With a background in Fleet Street, Williams is evangelical about the quality of editorial. “From a technical point of view, the Internet is great. There are few problems with speed of access and the technical wizardry is advanced. But from an editorial point of view, it’s still in nappies. The roll call of sites that are badly written and poorly put together is endless.”
He adds: “The job of the magazine publishers is to understand content. The Internet has been driven by technology and graphic design. You can go where you want as fast as you want – the journey is great, but the destination is not.”
It is the quality of journalism contract publishers can provide, combined with their knowledge of CRM, that unlocks the potential of the Internet.
Redwood Publishing commercial director Ian Sewell says: “We create quality magazines not only because we are good at contact, but because we specialise in marketing fundamentals. We understand how business objectives can be translated into a strategy, which is reflected in the quality of the editorial.
We get feedback through the systems we have created, which we use to continue the magazine’s development. We develop strategies for clients and provide content.”
Sewell says the integration of magazines and Websites is becoming increasingly important for building a solid base of loyal site members.
He says: “More and more dot-coms are spending money trying to attract people to their site. The churn rates of some of the big Websites are about ten per cent a month. We are getting many enquiries from dot-coms about aggregation. Dot-coms need to develop brand loyalty – and that’s what contract publishers know all about.”
Brass Tacks digital media manager Tom Hopkins says the Internet is reducing the number of businesses on the ground, but is increasing communication between companies and consumers. Like others, Hopkins believes that magazines and the Internet can work together to build the client’s brand rather than cancel each other out.
Hopkins says: “There are things that magazines can’t do as effectively as the Web” – such as list all 800 Somerfield outlets, which you will find online but not in the publication.
Citrus Publishing rebranded itself from BLA in June last year. The move reflected a change in the management’s thinking. Citrus positions itself as an integrated agency. Julian Downing, communications planning director, says the company does not want to create an “Internet ghetto”, with certain staff dedicated only to interactive.
“We’ve integrated across the whole company so, for example, the ad sales staff – who are mainly from a traditional print background – are trained to sell online.”
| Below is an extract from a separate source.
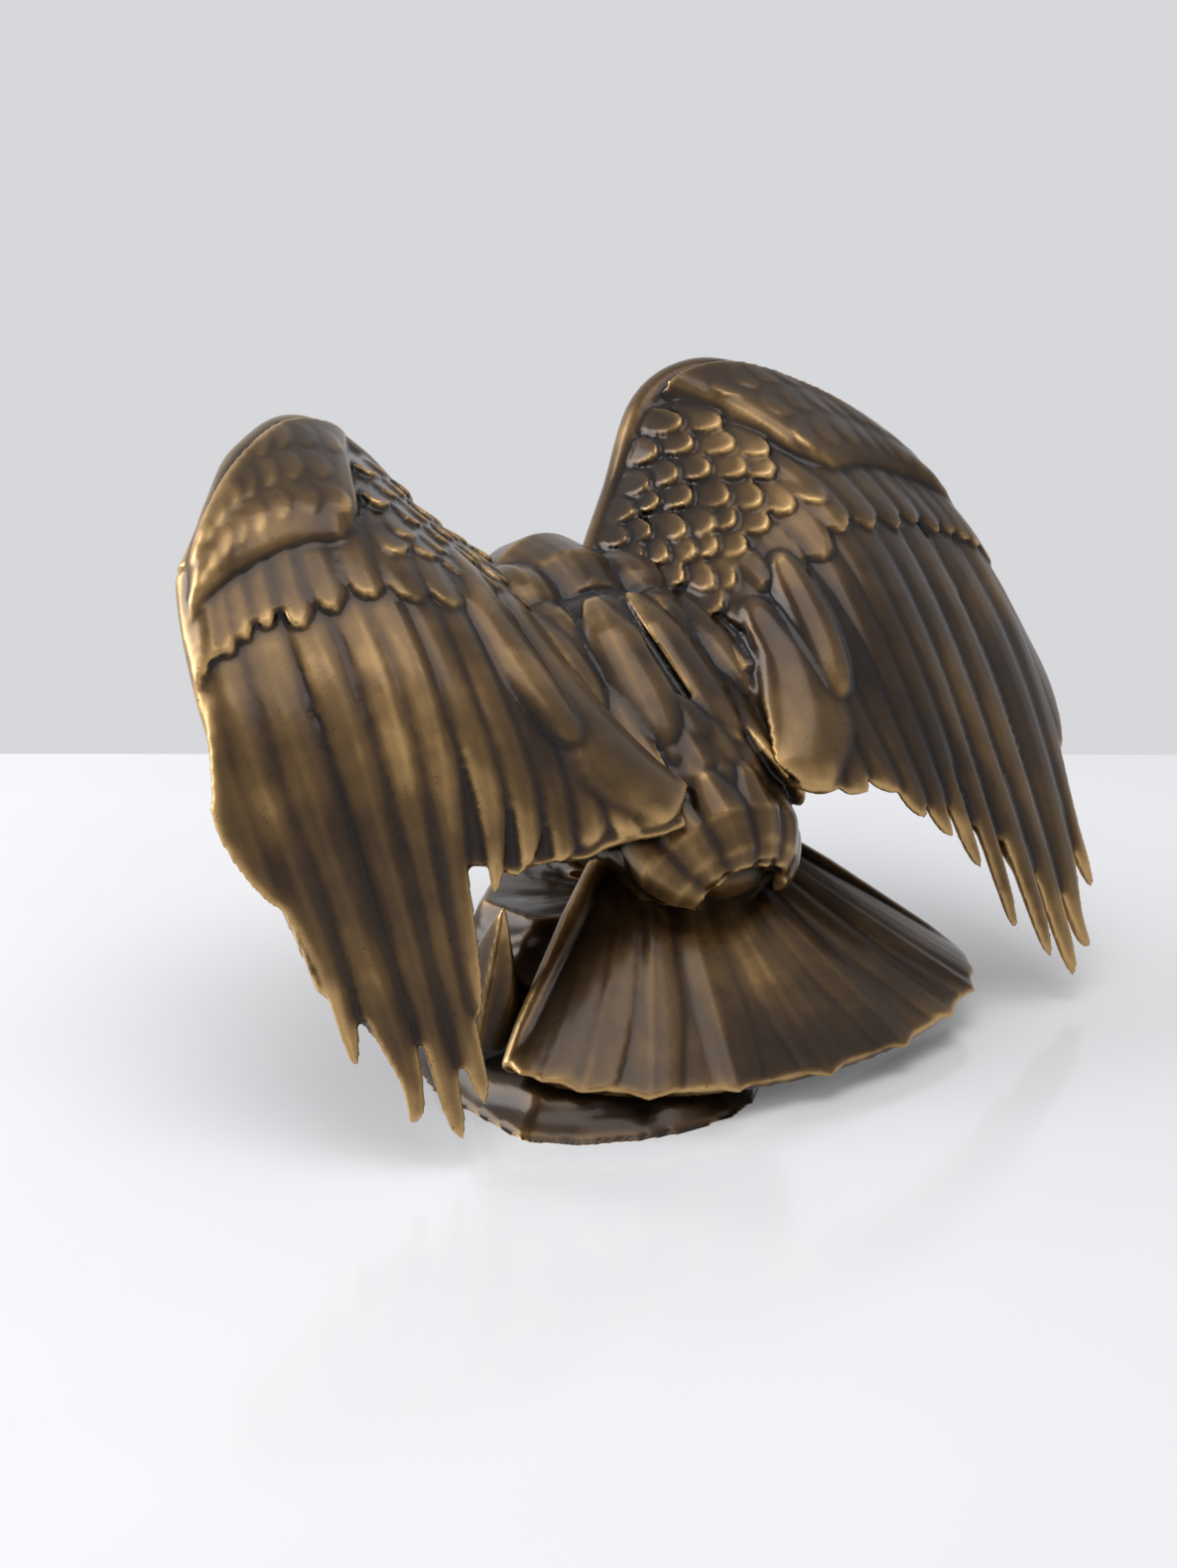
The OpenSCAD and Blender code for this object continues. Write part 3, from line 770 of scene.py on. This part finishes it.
def patinated_brass(name, dark=0.0):
    """Lacquered brass: near black in the hollows, brown on the faces and gold where it is rubbed. A positive
    dark lowers the whole ramp for painted shade; a negative dark raises it for painted light.
    """
    m = Shader(name)
    cloud = m.noise(32, 3.0)
    grain = m.noise(420, 4.0, 0.6)
    streak = m.noise(70, 5.0, 0.6, (1.0, 0.35, 0.35))
    level = m.math("MULTIPLY", m.stored("fine"), FINE_SHARE)
    level = m.math("ADD", level, m.math("MULTIPLY", m.stored("broad"), BROAD_SHARE))
    level = m.math("ADD", level, m.span(cloud, 0.3, 0.7, -0.11, 0.15))
    level = m.math("ADD", level, m.span(streak, 0.3, 0.7, -0.05, 0.05))
    # dark shifts the whole ramp: painted shade when positive, painted light when negative.
    level = m.math("ADD", level, -dark)
    colour = m.colours(level, [(0.16, RECESS), (0.36, SHADE), (0.50, BRONZE), (0.64, RUBBED), (0.86, BARE)])
    specks = m.span(m.noise(900, 2.0), 0.68, 0.74)
    mix = m.tree.nodes.new("ShaderNodeMix")
    mix.data_type = "RGBA"
    m.link(m.math("MULTIPLY", specks, 0.55), mix.inputs[0])
    m.link(colour, mix.inputs[6])
    mix.inputs[7].default_value = (*RECESS, 1)
    m.link(mix.outputs[2], m.main.inputs["Base Color"])
    m.main.inputs["Metallic"].default_value = 0.82
    m.link(m.span(cloud, 0.3, 0.7, 0.27, 0.42), m.main.inputs["Roughness"])
    m.main.inputs["Coat Weight"].default_value = 0.42
    m.main.inputs["Coat Roughness"].default_value = 0.16
    m.main.inputs["Coat IOR"].default_value = 1.45
    m.bump(grain, 0.10, 0.0006)
    return m.material


def plated_steel(name):
    """Bright plating, duller in patches."""
    m = Shader(name)
    tone = m.noise(260, 4.0, 0.6)
    colour = m.colours(tone, [(0.30, STEEL_DULL), (0.55, STEEL), (0.75, STEEL_BRIGHT)])
    m.link(colour, m.main.inputs["Base Color"])
    m.main.inputs["Metallic"].default_value = 1.0
    m.link(m.span(tone, 0.3, 0.7, 0.28, 0.48), m.main.inputs["Roughness"])
    m.bump(m.noise(1500, 2.0), 0.12, 0.0004)
    return m.material


def glossy_table(name):
    """A smooth pale table top that reflects a little."""
    m = Shader(name)
    tone = m.noise(6, 3.0)
    m.link(m.colours(tone, [(0.35, TABLE_COOL), (0.70, TABLE_PALE)]), m.main.inputs["Base Color"])
    m.link(m.span(tone, 0.3, 0.7, 0.10, 0.15), m.main.inputs["Roughness"])
    m.main.inputs["Specular IOR Level"].default_value = 0.45
    return m.material


# ---------------------------------------------------------------- the object

brass = patinated_brass("patinated_brass")
# A copy darker all over: painted shade for the rock and the legs in the shadow under the bird.
painted_shade_brass = patinated_brass("painted_shade_patinated_brass", dark=0.07)
# A copy brighter all over: painted light for the left wing, which faces the window lamp.
painted_light_brass = patinated_brass("painted_light_patinated_brass", dark=-0.06)
# Which castings get the copies with painted shade and painted light; the rest get the plain brass.
LIT_AND_SHADED_COPIES = {
    "rock_base": painted_shade_brass,
    "left_leg": painted_shade_brass,
    "right_leg": painted_shade_brass,
    "left_wing": painted_light_brass,
}
steel = plated_steel("plated_steel")

CASTINGS = [
    (build_wing("wing_left", LEFT_WRIST_DROP, False), "left_wing"),
    (build_wing("wing_right", 0.0, True), "right_wing"),
    (build_tail(), "tail"),
    (build_body(), "body"),
    (build_leg("leg_left", 1), "left_leg"),
    (build_leg("leg_right", -1), "right_leg"),
    (build_rock(), "rock_base"),
]
for piece, node in CASTINGS:
    relief(piece)
    piece.data.materials.clear()
    piece.data.materials.append(LIT_AND_SHADED_COPIES.get(node, brass))
    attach(piece, "root")
    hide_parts(node)

for node in ("shank_washers", "shank_nuts", "wing_set_screws", "tail_screw"):
    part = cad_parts[node]
    part.data.materials.clear()
    part.data.materials.append(steel)

# ---------------------------------------------------------------- stage, light and camera


def flat_sheet(name, corners, material):
    mesh = bpy.data.meshes.new(name)
    mesh.from_pydata(corners, [], [(0, 1, 2, 3)])
    sheet = bpy.data.objects.new(name, mesh)
    mesh.materials.append(material)
    bpy.context.collection.objects.link(sheet)
    return sheet


# The camera stands behind the bird, at its left. Its heading is anticlockwise from +Y, in degrees.
CAMERA_AT = Vector((0.2825, 0.4190, 0.2046))
CAMERA_HEADING, CAMERA_PITCH, CAMERA_ROLL = 147.384, -17.072, 0.058
CAMERA_LENS = 54.68

view = (Matrix.Rotation(math.radians(CAMERA_HEADING), 4, "Z")
        @ Matrix.Rotation(math.radians(90 + CAMERA_PITCH), 4, "X")
        @ Matrix.Rotation(math.radians(CAMERA_ROLL), 4, "Z"))
level_ahead = Vector((-view.col[2].x, -view.col[2].y, 0)).normalized()
level_right = Vector((view.col[0].x, view.col[0].y, 0)).normalized()
# The table's far edge, in metres ahead of the camera.
TABLE_END = 0.697


def on_table(ahead, right, z=0.0):
    """A place in metres ahead of the camera and to its right, at a height above the table."""
    spot = Vector((CAMERA_AT.x, CAMERA_AT.y, 0)) + level_ahead * ahead + level_right * right
    return (spot.x, spot.y, z)


corners = [on_table(-1.0, -2.0), on_table(-1.0, 2.0), on_table(TABLE_END, 2.0), on_table(TABLE_END, -2.0)]
flat_sheet("table_top", corners, glossy_table("glossy_table"))


def area_light(name, spot, target, size, watts, colour=(1, 1, 1)):
    data = bpy.data.lights.new(name, "AREA")
    data.shape = "RECTANGLE"
    data.size, data.size_y = size
    data.energy = watts
    data.color = colour
    lamp = bpy.data.objects.new(name, data)
    lamp.location = spot
    lamp.rotation_mode = "QUATERNION"
    lamp.rotation_quaternion = (Vector(target) - Vector(spot)).to_track_quat("-Z", "Y")
    bpy.context.collection.objects.link(lamp)


# The middle of the object, where the lights aim.
HEART = (0.0, 0.0, 0.06)
area_light("window_left", on_table(0.62, -0.90, 0.50), HEART, (0.55, 0.7), 7.5, (0.96, 0.98, 1.0))
area_light("soft_top", on_table(0.40, 0.05, 1.25), HEART, (0.9, 0.7), 5.0)
area_light("fill_behind_camera", on_table(-0.7, 0.5, 0.8), HEART, (1.0, 0.9), 0.8, (1.0, 0.98, 0.95))

world = bpy.data.worlds.new("soft_room")
world.use_nodes = True
world.node_tree.nodes["Background"].inputs["Color"].default_value = (0.83, 0.835, 0.86, 1)
world.node_tree.nodes["Background"].inputs["Strength"].default_value = 0.82
bpy.context.scene.world = world

camera_data = bpy.data.cameras.new("camera")
camera_data.lens = CAMERA_LENS
camera_data.sensor_width = 36.0
camera_data.clip_start, camera_data.clip_end = 0.01, 20
camera = bpy.data.objects.new("camera", camera_data)
bpy.context.collection.objects.link(camera)
camera.matrix_world = Matrix.Translation(CAMERA_AT) @ view
bpy.context.scene.camera = camera
bpy.context.scene.view_settings.view_transform = "Standard"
Downing says print and online products can widen the customer base for a client. “A customer magazine is sent to a controlled database providing a retention role. The Website draws people in, and it is there a client can conduct both acquisition and retention,” he says.
The ability to use the Internet as a personalised one-to-one communications tool has been understood by most contract publishers. However, they could only speak of revolutionary work, which develops integrated publishing further, as still in the making.
There are a couple of exceptions. It is understood that Boots and Redwood Publishing are working on turning Boots’ Health & Beauty magazine and its Website into a major platform for the chemist’s future promotional and advertising work. Another publisher said it was working on a project that linked it with a TV station and the Internet, in a programme that would push the boundaries of interactive communications.
But neither publisher was ready to speak about these developments, asking to be called back in five months’ time. It is only then that we might be able to gauge how groundbreaking this brave new world of interactive communications will be.